Detecting electrical and hydraulic heterogeneities using seismic focusing and seismoelectric conversions

Abstract

When a seismic wave propagates through a porous material and encounters a discontinuity in hydraulic or electrical properties, part of its energy is converted into an electromagnetic signal. Recording and interpreting this signal can be used to infer properties of the subsurface such as electrical conductivity, porosity, permeability, and saturation. However, a major issue of this method is that the amplitude of the converted electromagnetic signal is usually quite low and difficult to measure directly in the field. Sava & Revil recently proposed a seismic focusing technique (which will be referred to as "beamforming"), where multiple seismic sources located around the area of interest (usually placed in boreholes) are used to concentrate seismic energy at a desired location and time.

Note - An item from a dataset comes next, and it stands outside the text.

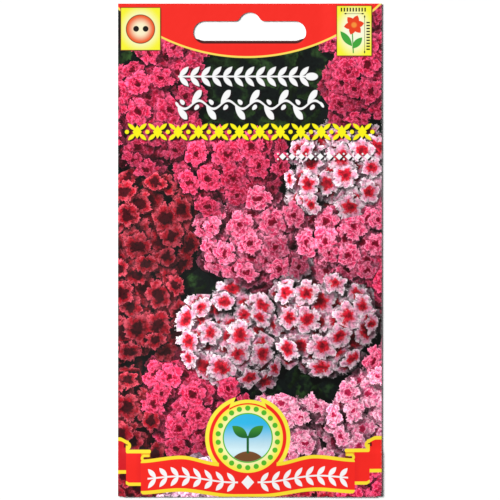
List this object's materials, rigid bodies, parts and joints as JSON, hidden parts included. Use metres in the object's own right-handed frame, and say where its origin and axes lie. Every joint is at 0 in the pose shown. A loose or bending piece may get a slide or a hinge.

If the focus point is located at a heterogeneity, a seismoelectric conversion will take place with a much greater amplitude than if a unique source had been used, making the converted signal easier to detect. So far, this new technique has only been tested on a simple case study and further investigations are needed to assess its strengths, weaknesses, and future potential applications. In this thesis, I develop a finite-element numerical model for the beamforming technique (coupled with seismoelectric conversions) in the frequency domain. I then perform a set of important numerical tests to assess the properties of the converted electromagnetic signals generated by the beamforming technique. Finally, the numerical beamforming model is successfully applied to track the location of a water saturation front inside an oil reservoir undergoing a water flooding process.